The value 101492336.05 overflows for float16 but not for float32. Does this mean that the radius and range_filter parameters are of float16 type? I didn't see any specific indication in the documentation.
If I use the searchParams {"radius": 702336.05, "range_filter": 702336.0}, it works fine, even though 702336 overflows for float16.
Sparse vectors also have similar problems
/assign @liliu-z /unassign
The value 101492336.05 overflows for float16 but not for float32. Does this mean that the radius and range_filter parameters are of float16 type? I didn't see any specific indication in the documentation.
If I use the searchParams {"radius": 702336.05, "range_filter": 702336.0}, it works fine, even though 702336 overflows for float16.
This actually has nothing to do with whether it overflows float16. If the number of digits required exceeds the number of significant digits that the float type can store (23 bits), it may cause approximate representation.
It is impossible to avoid loss of precision. Actually, the 23 effective bits can already cover most scenarios. I think it is more appropriate to add some comments about precision loss in the documentation.
Hi @lentitude2tk , This issue is caused by float data type accuracy. The float data type can only retain up to six significant digits, therefore it is not possible to distinguish between '101492336.05' and '101492336.0' using float data type.
I write a simple .cc file
#include <iostream>
int main() {
float a = 101492336.05;
float b = 101492336.0;
std::cout << "a = " << a << std::endl;
std::cout << "b = " << b << std::endl;
if (a > b) {
std::cout << "a > b" << std::endl;
} else if (a == b) {
std::cout << "a == b" << std::endl;
} else {
std::cout << "a < b" << std::endl;
}
return 0;
}
The output is as this:
a = 1.01492e+08
b = 1.01492e+08
a == b
In c++, it regards 'a' and 'b' as equal.
@cydrain I probably understand that this is caused by C++'s precision problem with floating point numbers. But the problem caused by this is that when using searchIterator in pymilvus or java, it will continuously adjust the values of range_filter and radius to obtain a wider range of results. It will appear that the accuracy can be recognized normally in python, but after it is issued trigger error
@cydrain I probably understand that this is caused by C++'s precision problem with floating point numbers. But the problem caused by this is that when using searchIterator in pymilvus or java, it will continuously adjust the values of range_filter and radius to obtain a wider range of results. It will appear that the accuracy can be recognized normally in python, but after it is issued trigger error
Hi @lentitude2tk , I googled "c++ float", "python float" and "java float", whatever in C++, Python, or Java, the float data type always follows the IEEE 754 standard for single precision floating-point numbers. That means, even if search iterator in python or java gets a range filter from the distance of previous iteration, such as "101492336.05", only 1.01492e+08 is accurate, other digits are meaningless.
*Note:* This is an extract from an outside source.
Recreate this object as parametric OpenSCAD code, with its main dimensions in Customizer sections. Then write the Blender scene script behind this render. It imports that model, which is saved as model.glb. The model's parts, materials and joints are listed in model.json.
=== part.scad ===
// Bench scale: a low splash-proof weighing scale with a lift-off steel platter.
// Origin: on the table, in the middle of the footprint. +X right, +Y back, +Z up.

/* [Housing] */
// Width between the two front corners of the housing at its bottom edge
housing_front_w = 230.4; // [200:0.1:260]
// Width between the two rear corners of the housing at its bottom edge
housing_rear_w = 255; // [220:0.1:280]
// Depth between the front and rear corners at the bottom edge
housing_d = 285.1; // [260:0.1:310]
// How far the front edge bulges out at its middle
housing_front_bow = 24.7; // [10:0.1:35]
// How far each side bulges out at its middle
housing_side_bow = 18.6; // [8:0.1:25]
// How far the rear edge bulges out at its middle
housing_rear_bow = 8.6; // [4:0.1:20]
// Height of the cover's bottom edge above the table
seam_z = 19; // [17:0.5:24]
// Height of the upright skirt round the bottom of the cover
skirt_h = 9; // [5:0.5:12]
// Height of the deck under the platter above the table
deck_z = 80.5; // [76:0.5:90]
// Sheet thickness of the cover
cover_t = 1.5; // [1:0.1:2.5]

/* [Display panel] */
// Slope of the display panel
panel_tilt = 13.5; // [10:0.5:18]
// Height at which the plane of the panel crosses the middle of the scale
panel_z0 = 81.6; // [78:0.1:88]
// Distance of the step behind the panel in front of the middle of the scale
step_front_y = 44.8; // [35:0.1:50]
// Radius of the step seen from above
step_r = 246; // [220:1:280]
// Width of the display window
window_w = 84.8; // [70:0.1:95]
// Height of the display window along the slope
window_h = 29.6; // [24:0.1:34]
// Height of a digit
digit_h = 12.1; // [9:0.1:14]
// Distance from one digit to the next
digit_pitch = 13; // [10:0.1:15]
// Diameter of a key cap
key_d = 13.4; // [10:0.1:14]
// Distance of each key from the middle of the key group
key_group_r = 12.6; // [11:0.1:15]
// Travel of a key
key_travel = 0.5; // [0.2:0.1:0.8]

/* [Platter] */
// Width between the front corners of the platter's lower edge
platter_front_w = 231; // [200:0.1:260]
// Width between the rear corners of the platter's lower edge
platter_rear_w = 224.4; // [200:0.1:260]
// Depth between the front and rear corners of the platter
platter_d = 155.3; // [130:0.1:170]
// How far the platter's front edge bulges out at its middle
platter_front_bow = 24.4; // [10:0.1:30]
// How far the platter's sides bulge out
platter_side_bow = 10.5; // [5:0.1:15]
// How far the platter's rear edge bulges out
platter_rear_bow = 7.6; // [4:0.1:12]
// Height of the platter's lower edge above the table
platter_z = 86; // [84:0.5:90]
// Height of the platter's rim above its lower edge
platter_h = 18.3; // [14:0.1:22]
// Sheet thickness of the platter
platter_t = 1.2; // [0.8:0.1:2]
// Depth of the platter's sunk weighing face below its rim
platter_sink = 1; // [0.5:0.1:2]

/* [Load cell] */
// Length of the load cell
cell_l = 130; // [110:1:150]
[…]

Is this dataset generated by ourselves ? If the radius and range_filter returned by your dataset in the previous search iteration are so close, it indicates that all of the query results have the same distances that are approximately equal to this radius. This indicates that the distribution of this dataset is not very good, and a more distributed dataset should be generated to avoid this problem.